--- SOURCE MATERIAL ---
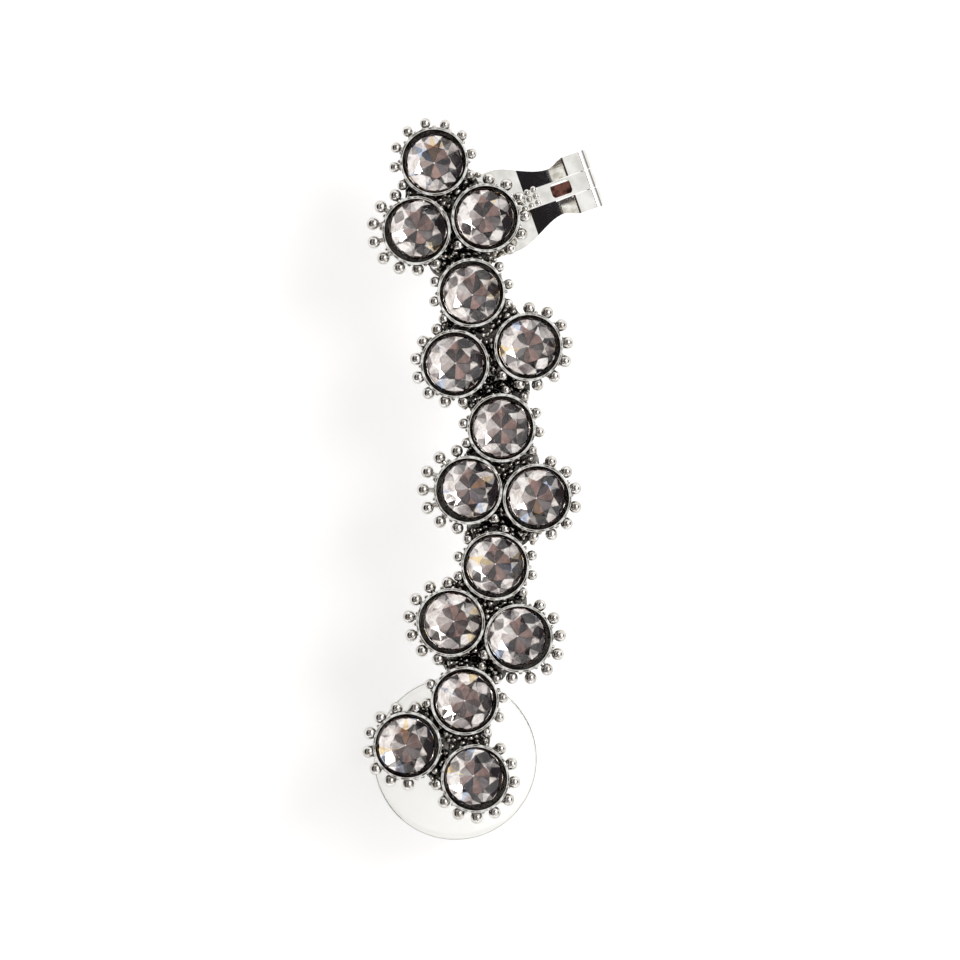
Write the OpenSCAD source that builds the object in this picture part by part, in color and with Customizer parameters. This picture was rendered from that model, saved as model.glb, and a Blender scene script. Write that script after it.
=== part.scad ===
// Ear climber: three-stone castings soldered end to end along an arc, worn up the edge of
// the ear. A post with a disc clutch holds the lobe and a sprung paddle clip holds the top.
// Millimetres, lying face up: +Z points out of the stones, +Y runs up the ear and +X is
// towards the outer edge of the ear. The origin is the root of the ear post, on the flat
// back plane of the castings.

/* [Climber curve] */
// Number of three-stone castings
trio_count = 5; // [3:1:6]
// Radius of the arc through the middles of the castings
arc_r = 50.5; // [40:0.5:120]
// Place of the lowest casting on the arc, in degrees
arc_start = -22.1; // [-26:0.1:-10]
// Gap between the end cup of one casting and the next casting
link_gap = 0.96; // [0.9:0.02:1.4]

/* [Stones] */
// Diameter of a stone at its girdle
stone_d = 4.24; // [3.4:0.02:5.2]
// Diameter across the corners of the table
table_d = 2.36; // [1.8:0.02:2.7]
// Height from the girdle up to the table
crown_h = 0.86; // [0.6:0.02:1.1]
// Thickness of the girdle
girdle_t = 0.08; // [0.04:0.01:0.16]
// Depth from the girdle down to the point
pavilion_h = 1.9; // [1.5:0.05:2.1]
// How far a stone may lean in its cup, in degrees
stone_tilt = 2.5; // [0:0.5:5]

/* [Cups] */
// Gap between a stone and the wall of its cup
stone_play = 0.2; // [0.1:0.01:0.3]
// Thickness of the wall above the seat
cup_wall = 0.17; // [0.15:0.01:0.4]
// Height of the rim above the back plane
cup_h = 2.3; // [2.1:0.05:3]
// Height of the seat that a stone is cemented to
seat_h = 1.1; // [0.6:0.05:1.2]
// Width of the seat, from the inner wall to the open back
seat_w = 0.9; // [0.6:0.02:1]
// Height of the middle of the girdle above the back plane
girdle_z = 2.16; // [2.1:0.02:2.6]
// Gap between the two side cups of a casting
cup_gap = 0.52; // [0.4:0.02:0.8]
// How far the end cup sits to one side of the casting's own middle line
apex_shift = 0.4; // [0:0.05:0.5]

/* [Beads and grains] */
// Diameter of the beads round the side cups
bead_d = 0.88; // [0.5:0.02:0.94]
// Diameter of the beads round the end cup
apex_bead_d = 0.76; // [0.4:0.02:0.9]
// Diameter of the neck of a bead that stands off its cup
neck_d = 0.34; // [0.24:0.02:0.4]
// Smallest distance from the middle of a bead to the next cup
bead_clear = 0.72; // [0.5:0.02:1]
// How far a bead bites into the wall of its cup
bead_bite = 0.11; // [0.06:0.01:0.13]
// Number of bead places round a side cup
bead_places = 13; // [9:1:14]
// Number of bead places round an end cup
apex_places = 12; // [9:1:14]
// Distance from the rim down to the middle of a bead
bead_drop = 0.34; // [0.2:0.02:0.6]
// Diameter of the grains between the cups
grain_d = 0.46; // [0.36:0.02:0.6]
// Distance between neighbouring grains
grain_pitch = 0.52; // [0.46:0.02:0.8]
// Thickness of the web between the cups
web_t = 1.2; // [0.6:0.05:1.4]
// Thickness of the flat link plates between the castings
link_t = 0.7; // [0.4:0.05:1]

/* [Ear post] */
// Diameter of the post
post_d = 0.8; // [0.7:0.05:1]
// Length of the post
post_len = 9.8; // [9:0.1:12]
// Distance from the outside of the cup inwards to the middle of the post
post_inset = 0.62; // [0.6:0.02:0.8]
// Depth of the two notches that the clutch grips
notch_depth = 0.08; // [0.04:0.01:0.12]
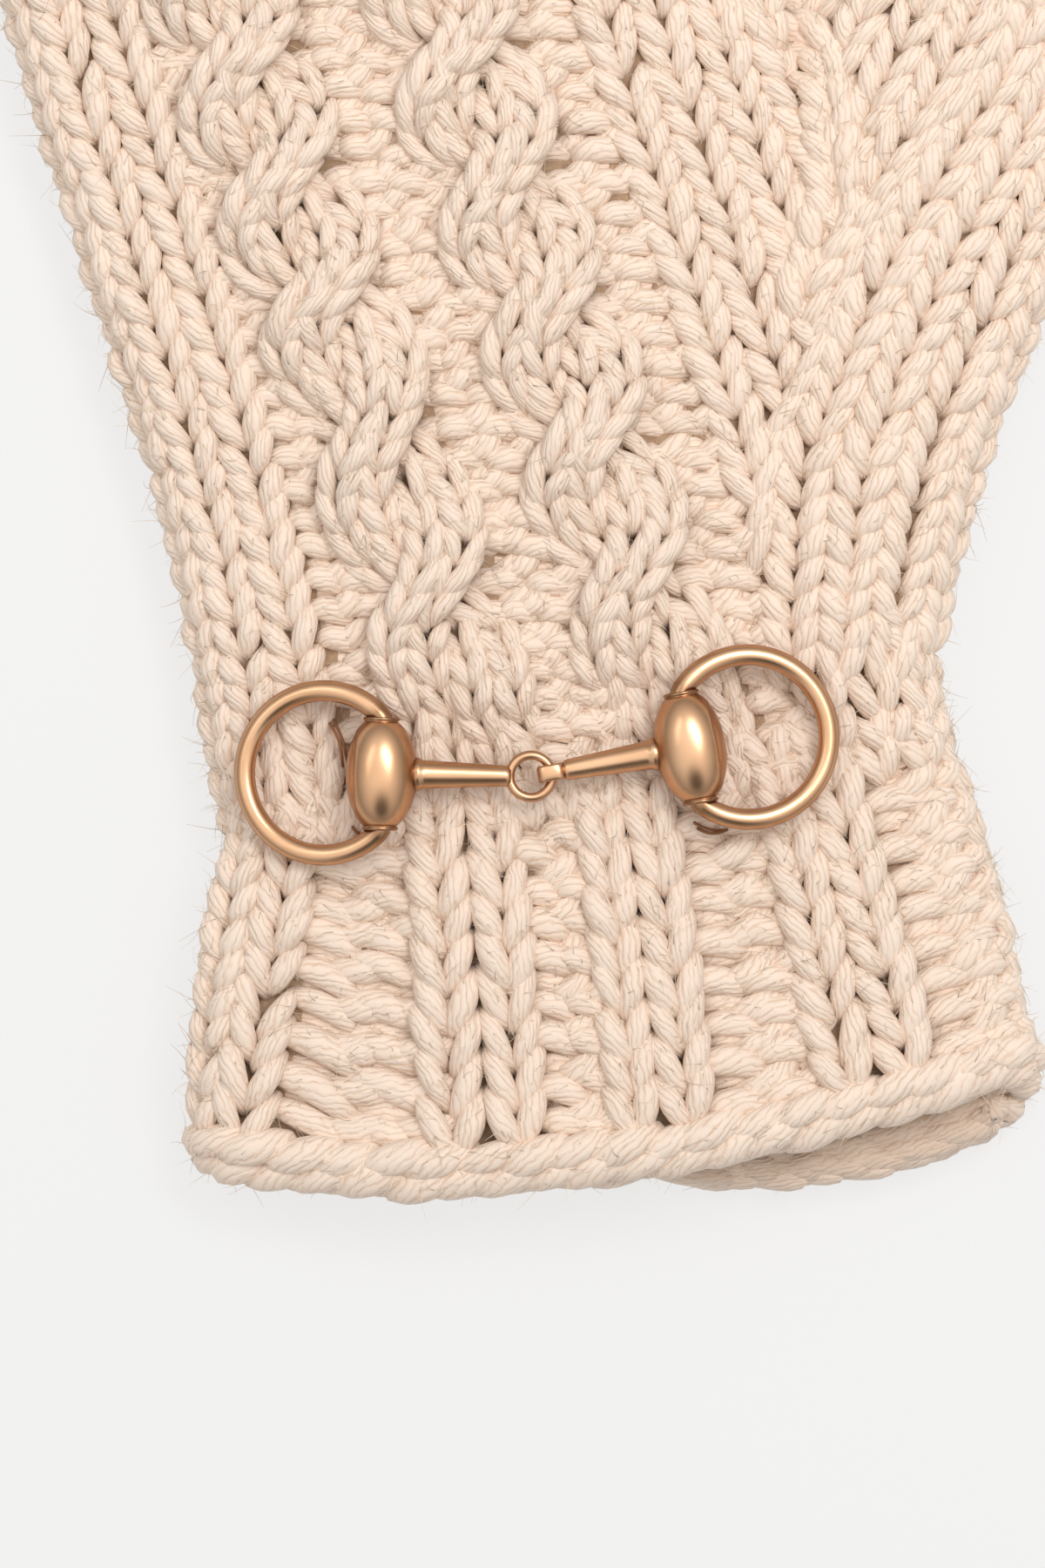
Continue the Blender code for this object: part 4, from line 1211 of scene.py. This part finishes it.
---
> WRITTEN INSTRUCTION
Repeat the records above exactly, from the first line to the last.

> WRITTEN RESPONSE
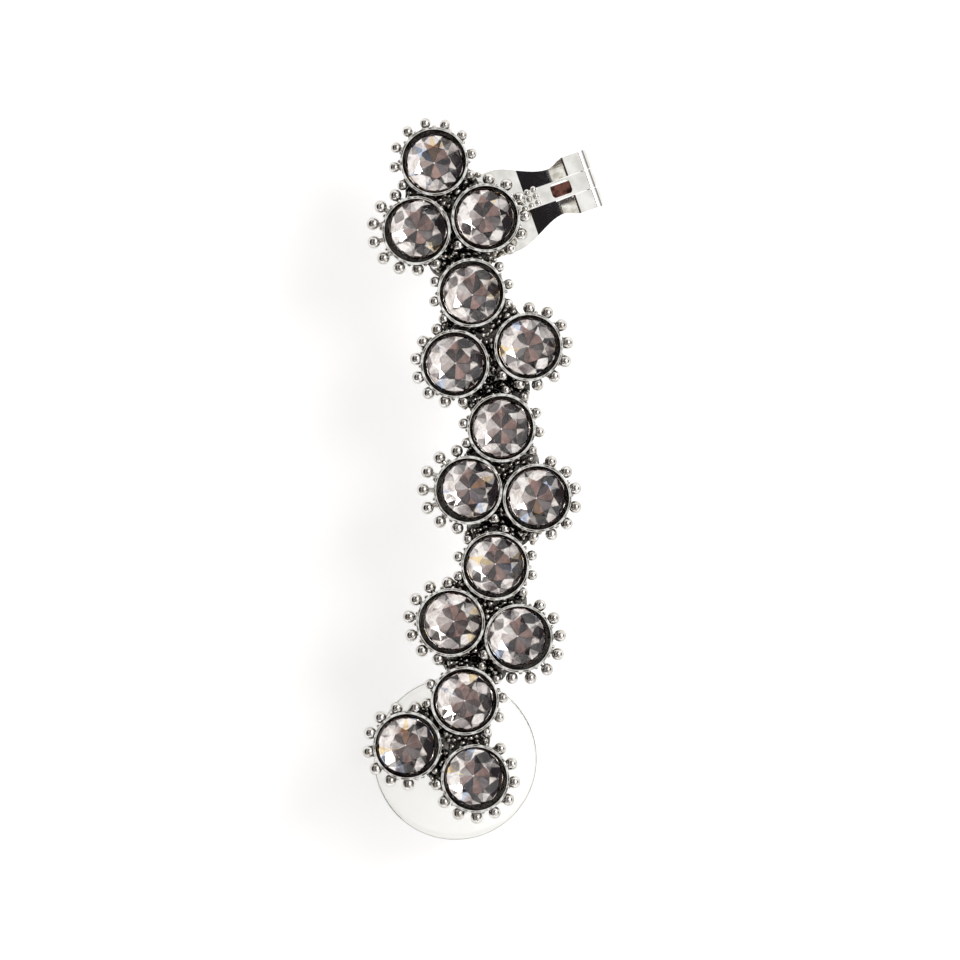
Write the OpenSCAD source that builds the object in this picture part by part, in color and with Customizer parameters. This picture was rendered from that model, saved as model.glb, and a Blender scene script. Write that script after it.
=== part.scad ===
// Ear climber: three-stone castings soldered end to end along an arc, worn up the edge of
// the ear. A post with a disc clutch holds the lobe and a sprung paddle clip holds the top.
// Millimetres, lying face up: +Z points out of the stones, +Y runs up the ear and +X is
// towards the outer edge of the ear. The origin is the root of the ear post, on the flat
// back plane of the castings.

/* [Climber curve] */
// Number of three-stone castings
trio_count = 5; // [3:1:6]
// Radius of the arc through the middles of the castings
arc_r = 50.5; // [40:0.5:120]
// Place of the lowest casting on the arc, in degrees
arc_start = -22.1; // [-26:0.1:-10]
// Gap between the end cup of one casting and the next casting
link_gap = 0.96; // [0.9:0.02:1.4]

/* [Stones] */
// Diameter of a stone at its girdle
stone_d = 4.24; // [3.4:0.02:5.2]
// Diameter across the corners of the table
table_d = 2.36; // [1.8:0.02:2.7]
// Height from the girdle up to the table
crown_h = 0.86; // [0.6:0.02:1.1]
// Thickness of the girdle
girdle_t = 0.08; // [0.04:0.01:0.16]
// Depth from the girdle down to the point
pavilion_h = 1.9; // [1.5:0.05:2.1]
// How far a stone may lean in its cup, in degrees
stone_tilt = 2.5; // [0:0.5:5]

/* [Cups] */
// Gap between a stone and the wall of its cup
stone_play = 0.2; // [0.1:0.01:0.3]
// Thickness of the wall above the seat
cup_wall = 0.17; // [0.15:0.01:0.4]
// Height of the rim above the back plane
cup_h = 2.3; // [2.1:0.05:3]
// Height of the seat that a stone is cemented to
seat_h = 1.1; // [0.6:0.05:1.2]
// Width of the seat, from the inner wall to the open back
seat_w = 0.9; // [0.6:0.02:1]
// Height of the middle of the girdle above the back plane
girdle_z = 2.16; // [2.1:0.02:2.6]
// Gap between the two side cups of a casting
cup_gap = 0.52; // [0.4:0.02:0.8]
// How far the end cup sits to one side of the casting's own middle line
apex_shift = 0.4; // [0:0.05:0.5]

/* [Beads and grains] */
// Diameter of the beads round the side cups
bead_d = 0.88; // [0.5:0.02:0.94]
// Diameter of the beads round the end cup
apex_bead_d = 0.76; // [0.4:0.02:0.9]
// Diameter of the neck of a bead that stands off its cup
neck_d = 0.34; // [0.24:0.02:0.4]
// Smallest distance from the middle of a bead to the next cup
bead_clear = 0.72; // [0.5:0.02:1]
// How far a bead bites into the wall of its cup
bead_bite = 0.11; // [0.06:0.01:0.13]
// Number of bead places round a side cup
bead_places = 13; // [9:1:14]
// Number of bead places round an end cup
apex_places = 12; // [9:1:14]
// Distance from the rim down to the middle of a bead
bead_drop = 0.34; // [0.2:0.02:0.6]
// Diameter of the grains between the cups
grain_d = 0.46; // [0.36:0.02:0.6]
// Distance between neighbouring grains
grain_pitch = 0.52; // [0.46:0.02:0.8]
// Thickness of the web between the cups
web_t = 1.2; // [0.6:0.05:1.4]
// Thickness of the flat link plates between the castings
link_t = 0.7; // [0.4:0.05:1]

/* [Ear post] */
// Diameter of the post
post_d = 0.8; // [0.7:0.05:1]
// Length of the post
post_len = 9.8; // [9:0.1:12]
// Distance from the outside of the cup inwards to the middle of the post
post_inset = 0.62; // [0.6:0.02:0.8]
// Depth of the two notches that the clutch grips
notch_depth = 0.08; // [0.04:0.01:0.12]
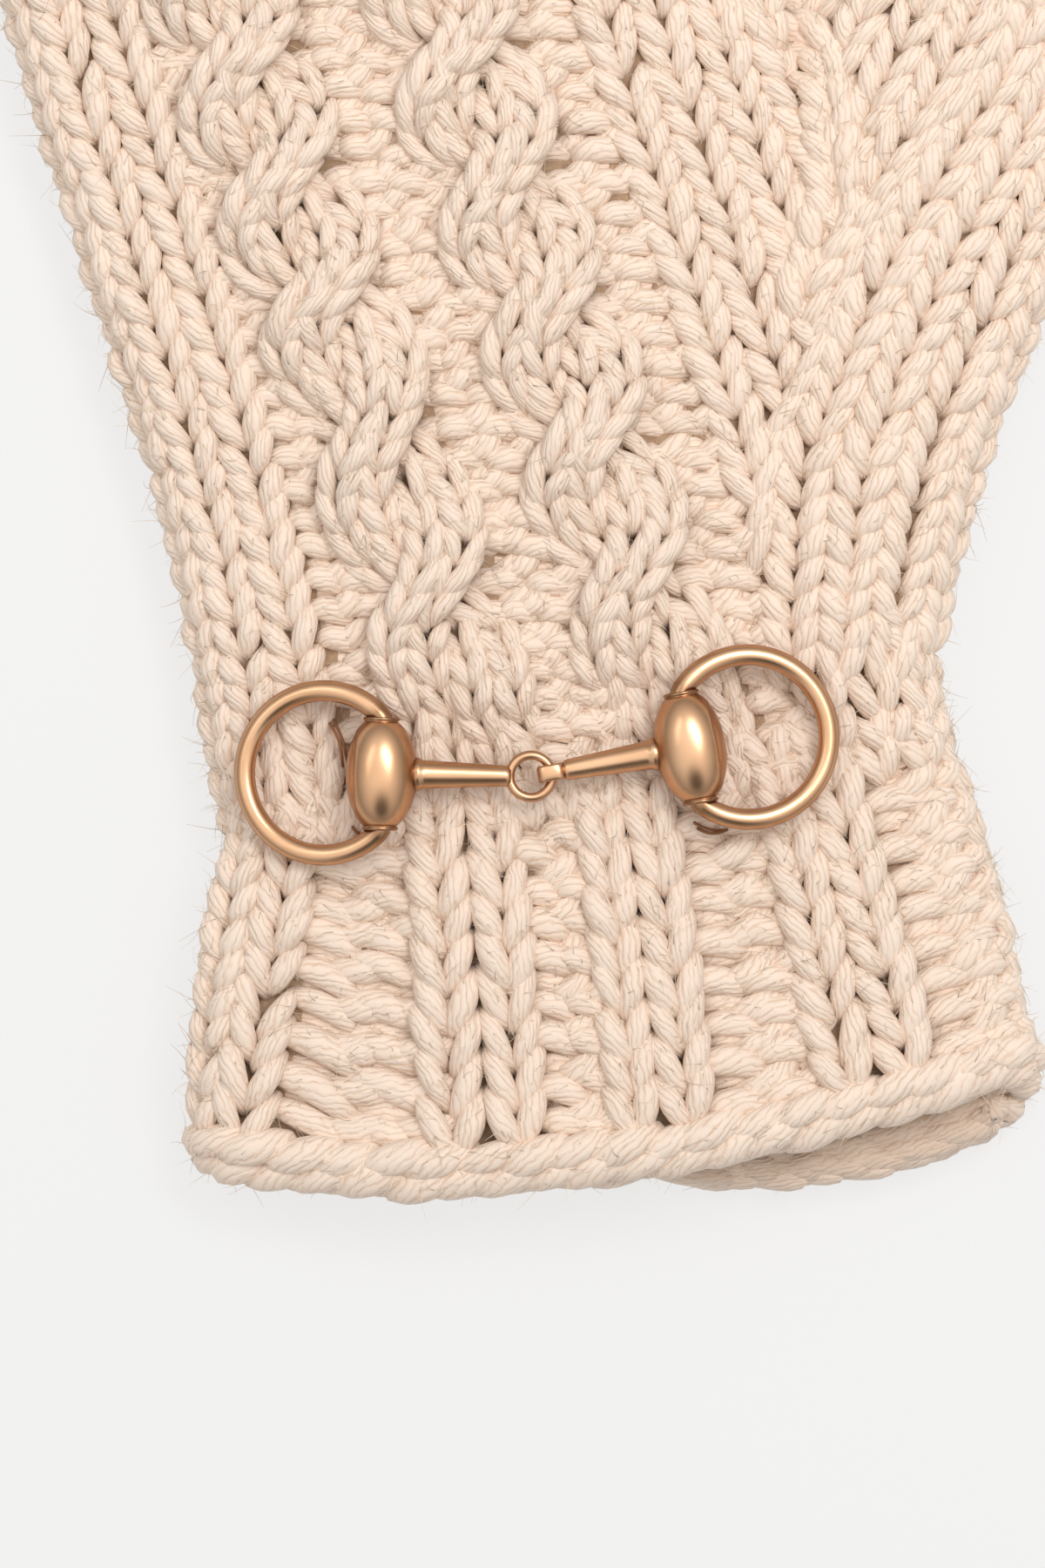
Continue the Blender code for this object: part 4, from line 1211 of scene.py. This part finishes it.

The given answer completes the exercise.